### Goal
Up to and including the line with "import random", please set down the entries below exactly, starting from the first line.

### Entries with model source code
## Begin
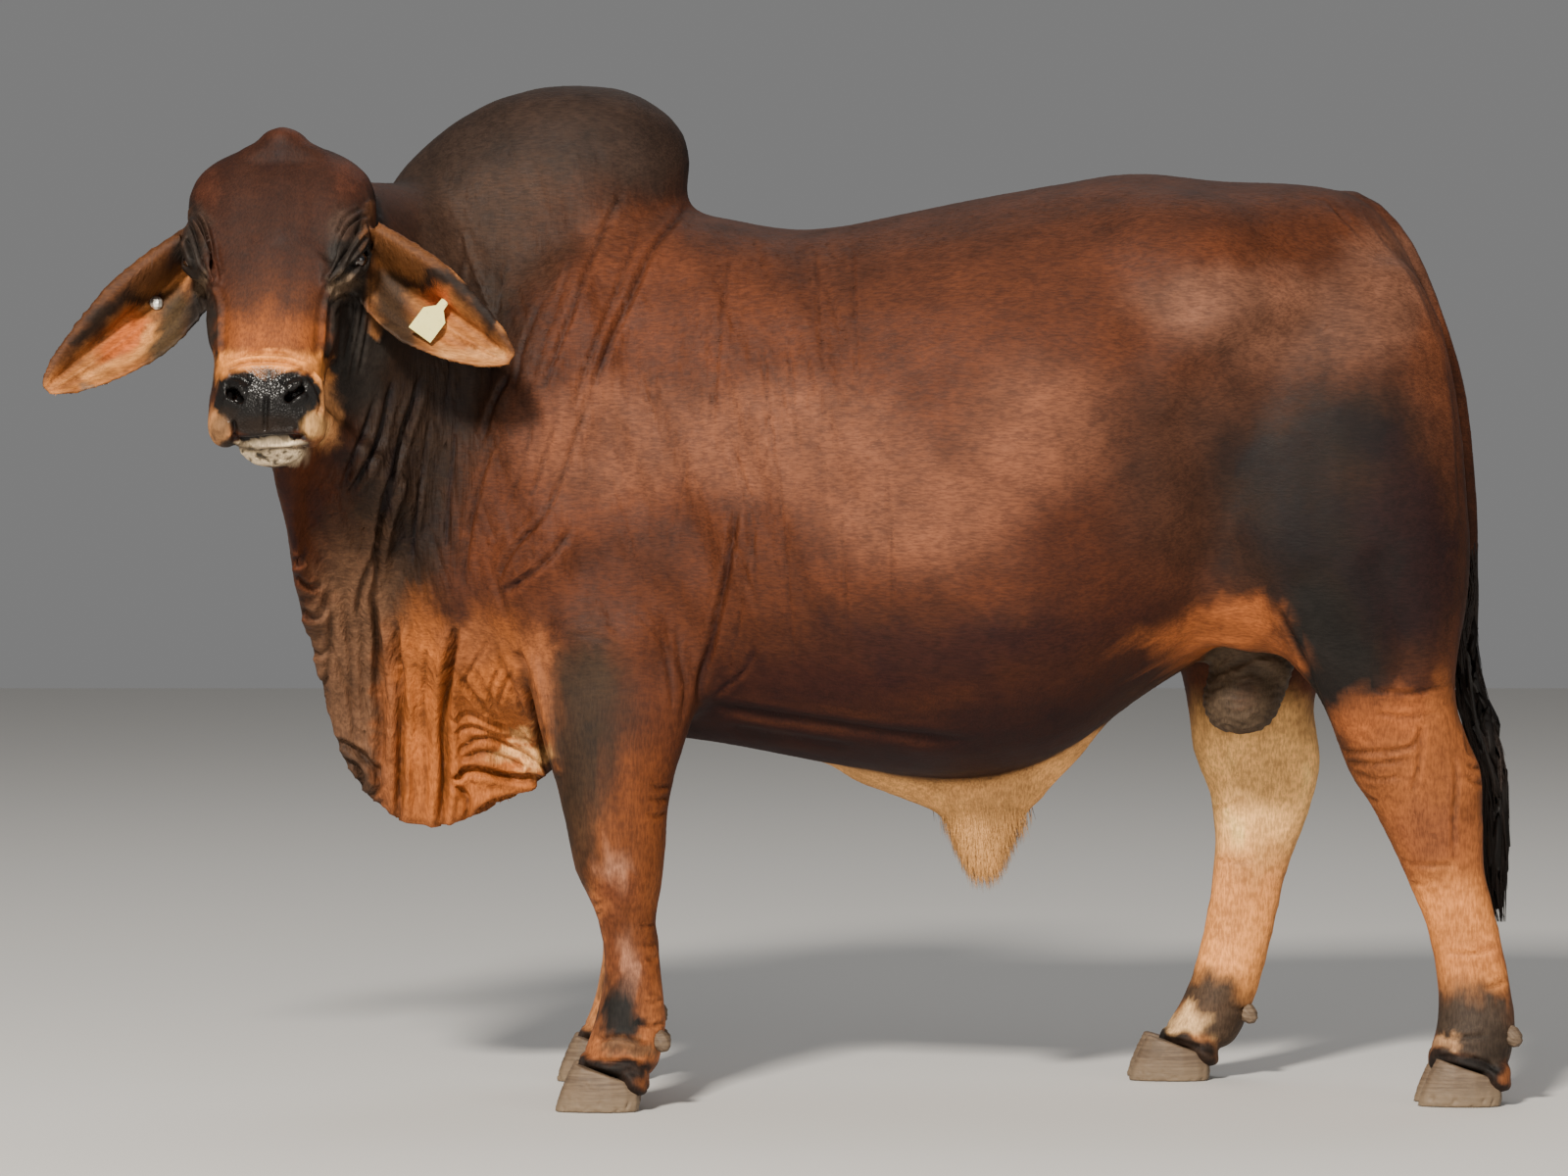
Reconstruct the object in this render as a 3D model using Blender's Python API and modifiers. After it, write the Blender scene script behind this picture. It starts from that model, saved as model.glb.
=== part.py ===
"""A red Brahman bull as a still, life-size model, standing with its head turned to its left.

Units are metres and +Z is up. The bull faces -X and its left side faces -Y. The flesh of the body
is lofted from named sections, fused and smoothed as one body, and then parted into neck, hump,
torso and legs by thin cuts. The head, ears, dewlap, tail and the small parts are shaped by
themselves and trimmed so that they meet what they grow from face to face.
"""

import math
import random

import bmesh
import bpy
import numpy as np
from mathutils import Matrix, Vector
from mathutils.bvhtree import BVHTree

GAP = 0.0003
SEED = 7

# How finely the flesh is drawn
FLESH_VOXEL = 0.012
FLESH_TRIANGLES = 4500
FLESH_BLEND = 5
HEAD_VOXEL = 0.0055
HEAD_TRIANGLES = 1650
HEAD_BLEND = 4
SMOOTH_ROUNDS = 14
FOLDED_OVER = 1.8

# Torso: x, top, bottom, height of the widest level, half width
TORSO = (
    (-0.74, 1.12, 0.84, 0.98, 0.06),
    (-0.69, 1.25, 0.74, 0.98, 0.14),
    (-0.60, 1.36, 0.66, 0.97, 0.20),
    (-0.48, 1.43, 0.61, 0.96, 0.245),
    (-0.33, 1.46, 0.585, 0.96, 0.27),
    (-0.15, 1.445, 0.58, 0.95, 0.305),
    (0.03, 1.417, 0.55, 0.93, 0.345),
    (0.23, 1.450, 0.515, 0.92, 0.37),
    (0.42, 1.488, 0.54, 0.94, 0.365),
    (0.58, 1.507, 0.645, 1.00, 0.33),
    (0.72, 1.497, 0.73, 1.10, 0.285),
    (0.86, 1.492, 0.80, 1.12, 0.245),
    (0.96, 1.455, 0.86, 1.12, 0.20),
    (1.04, 1.34, 0.92, 1.10, 0.15),
    (1.085, 1.20, 0.98, 1.08, 0.09),
)

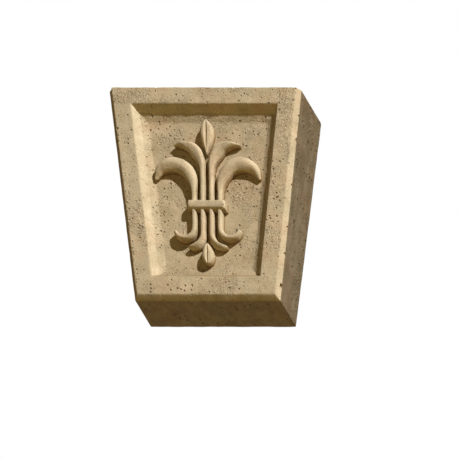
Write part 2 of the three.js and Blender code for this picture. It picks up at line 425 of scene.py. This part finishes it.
## End
### Task response
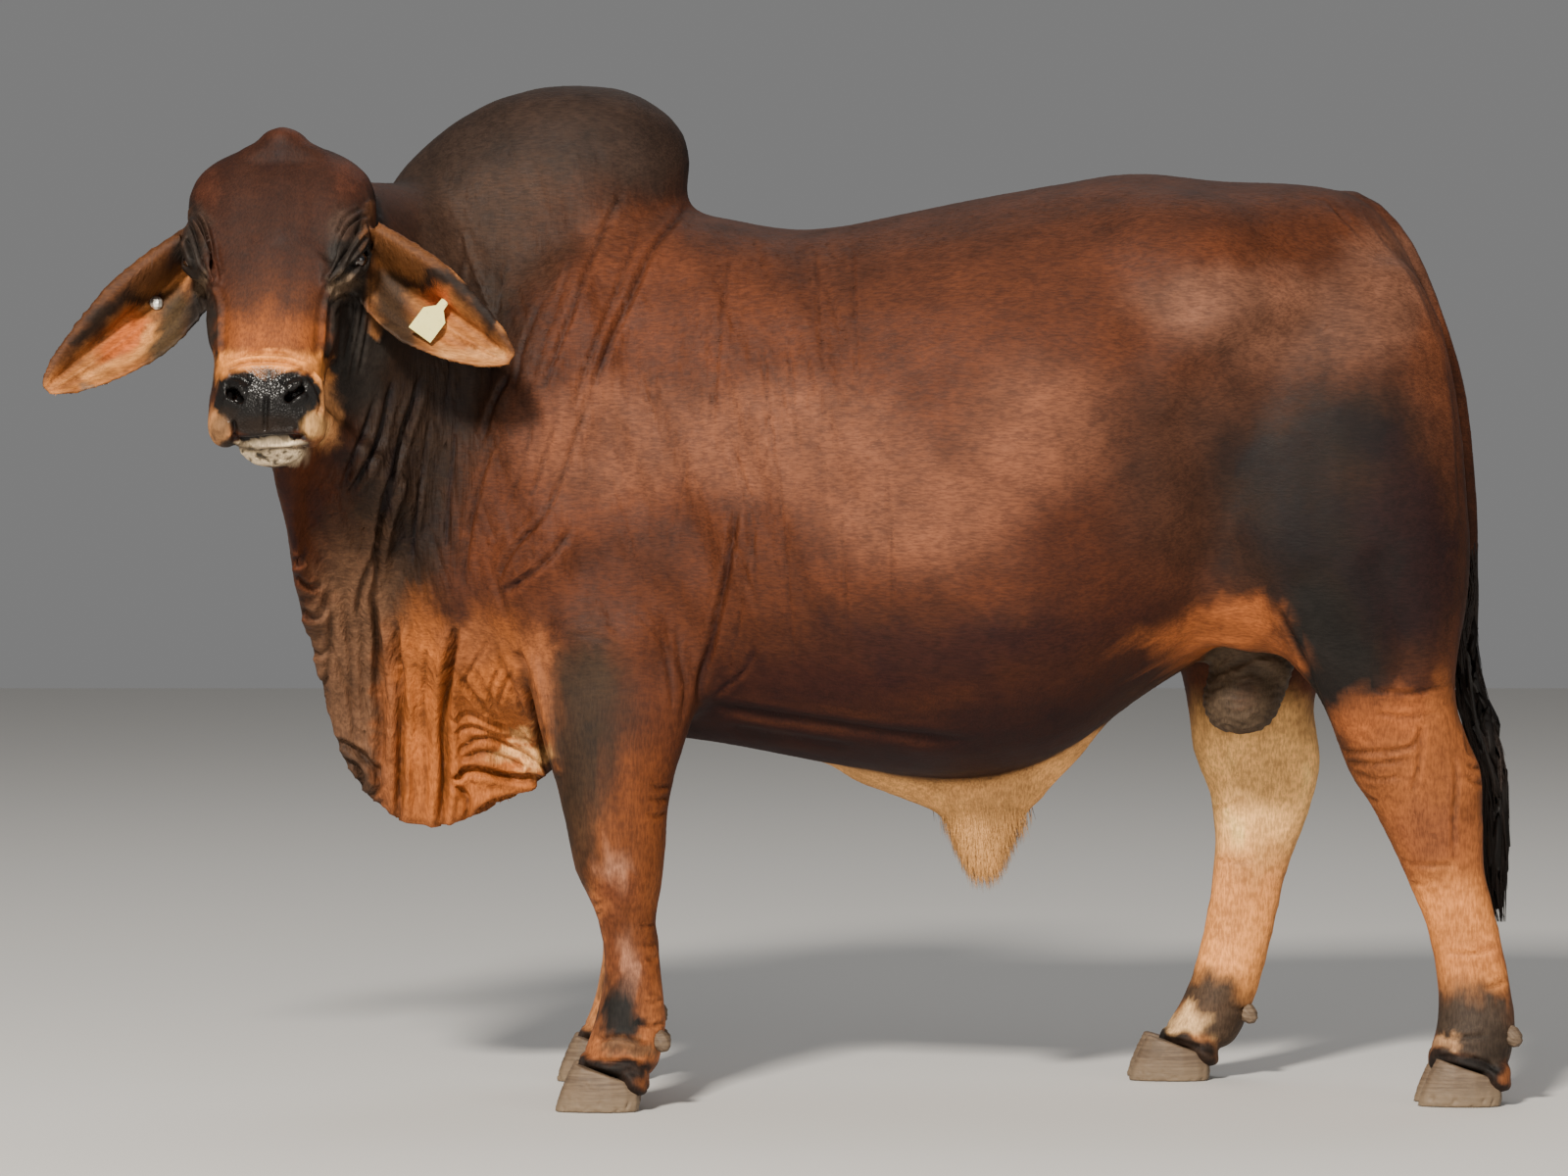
Reconstruct the object in this render as a 3D model using Blender's Python API and modifiers. After it, write the Blender scene script behind this picture. It starts from that model, saved as model.glb.
=== part.py ===
"""A red Brahman bull as a still, life-size model, standing with its head turned to its left.

Units are metres and +Z is up. The bull faces -X and its left side faces -Y. The flesh of the body
is lofted from named sections, fused and smoothed as one body, and then parted into neck, hump,
torso and legs by thin cuts. The head, ears, dewlap, tail and the small parts are shaped by
themselves and trimmed so that they meet what they grow from face to face.
"""

import math
import random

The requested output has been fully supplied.